### Problem details
Reproduce, without any change, the span of lines from the opening of the records below to the line containing "round base, the", inclusive.

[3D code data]
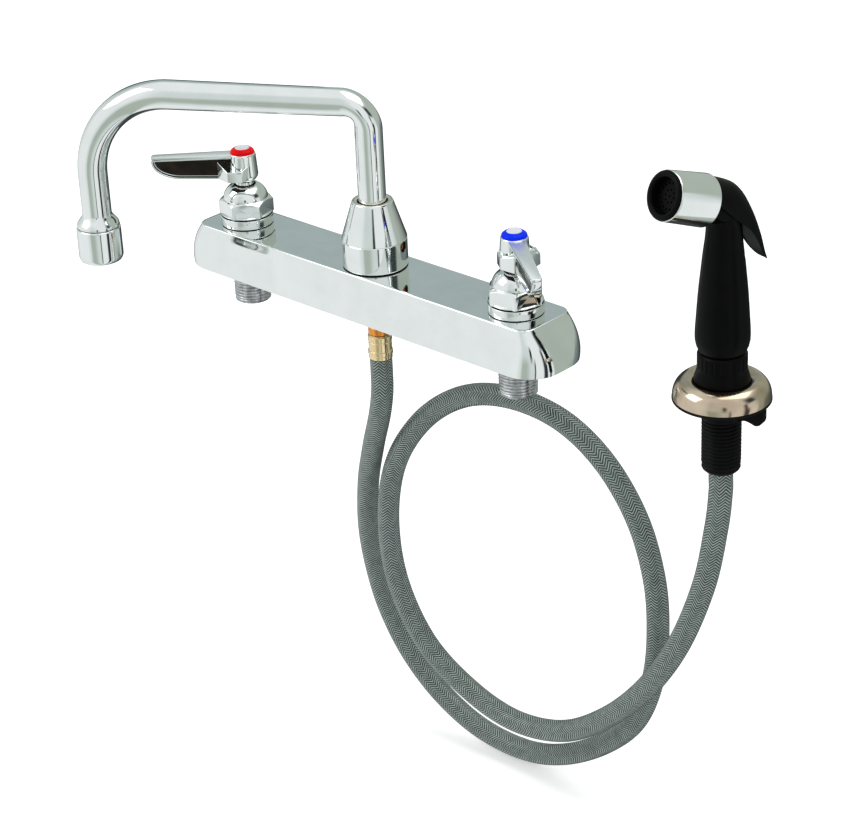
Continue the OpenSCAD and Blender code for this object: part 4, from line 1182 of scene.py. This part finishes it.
@dataclass
class SpoutMount:
    """The round base, the conical nut and the set screw at the middle of the body."""

    base_radius: float = 18.0
    low: float = 25.4
    base_top: float = 41.5
    nut_top: float = 63.3
    nut_top_radius: float = 11.4
    hole_radius: float = 10.4
    screw_z: float = 38.3
    screw_angle: float = 15

    def at_screw(self, out: float) -> Matrix:
        """The set screw's frame: Z outward, its origin that far out from the base's side."""
        return about(self.screw_angle) @ moved(self.base_radius + out, 0, self.screw_z) @ about(90, "Y")

    def build(self) -> None:
        """Makes the base, the nut, its lip and the screw's hole."""
        r, low, seat = self.base_radius, self.low, self.base_top
        base = turned("nozzle_base", [
            (12, low + 0.6), (r - 0.2, low + 0.6, 0.3), (r, low + 1.1, 0.3), (r, seat - 0.3),
            (r - 0.25, seat), (12, seat),
        ], 128)
        bpy.ops.mesh.primitive_cylinder_add(vertices=40, radius=3.1 * MM, depth=12 * MM)
        drill = bpy.context.object
        settle(drill, self.at_screw(1.5))
        combined(base, drill, "DIFFERENCE")
        fit(rounded(base, 0.12, 2, 30), "faucet", CHROME, "spout_base")
        seam = turned("base_seam", [(12, low), (r - 0.15, low), (r - 0.15, low + 0.65), (12, low + 0.65)])
        fit(seam, "faucet", SEAL_RUBBER)
        nut = turned("nozzle_nut", [
            (12, seat + 0.04), (r - 0.25, seat + 0.04), (r, seat + 0.35),
            (self.nut_top_radius, self.nut_top - 0.7, 0.7),
            (self.nut_top_radius - 0.45, self.nut_top, 0.2), (self.hole_radius + 0.1, self.nut_top, 0.1),
            (self.hole_radius, self.nut_top - 5), (12, self.nut_top - 12),
        ], 128)
        fit(nut, "faucet", CHROME, "spout_nut")
        lip = turned("nut_bushing", [
            (8.45, self.nut_top - 4), (self.hole_radius - 0.05, self.nut_top - 4),
            (self.hole_radius - 0.05, self.nut_top - 0.2, 0.2), (8.5, self.nut_top - 0.35, 0.3),
        ])
        fit(lip, "faucet", BUSHING_METAL)
        screw = turned("grub_screw", [
            (0, -4), (2.35, -4), (2.35, 0, 0.3), (1.3, 0, 0.1), (1.15, -1.3), (0, -1.4),
        ], 48, closed=False)
        fit(settle(screw, self.at_screw(-1.3)), "faucet", COPPER, "spout_set_screw")
        ring = turned("grub_screw_seat", [(2.4, -2.5), (3.05, -2.5), (3.05, 0.9, 0.2), (2.45, 0.9, 0.2)], 48)
        fit(settle(ring, self.at_screw(-1.3)), "faucet", SEAL_RUBBER)


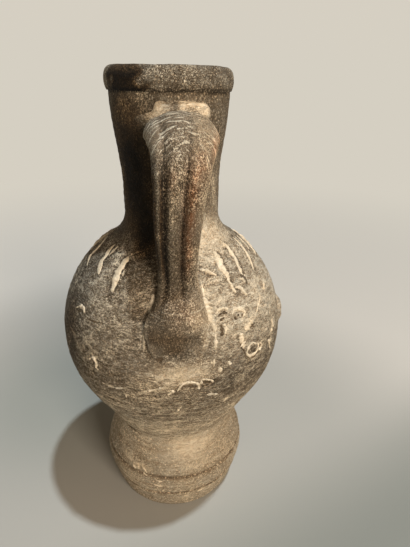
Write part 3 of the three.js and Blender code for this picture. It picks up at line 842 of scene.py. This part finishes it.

### Correct result
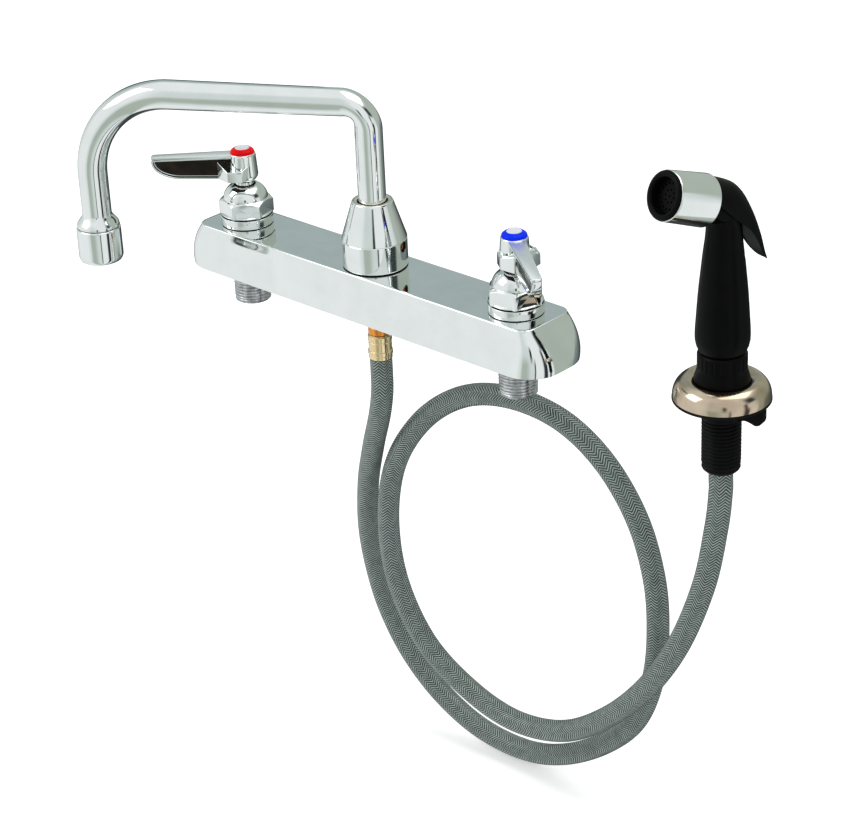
Continue the OpenSCAD and Blender code for this object: part 4, from line 1182 of scene.py. This part finishes it.
@dataclass
class SpoutMount:
    """The round base, the conical nut and the set screw at the middle of the body."""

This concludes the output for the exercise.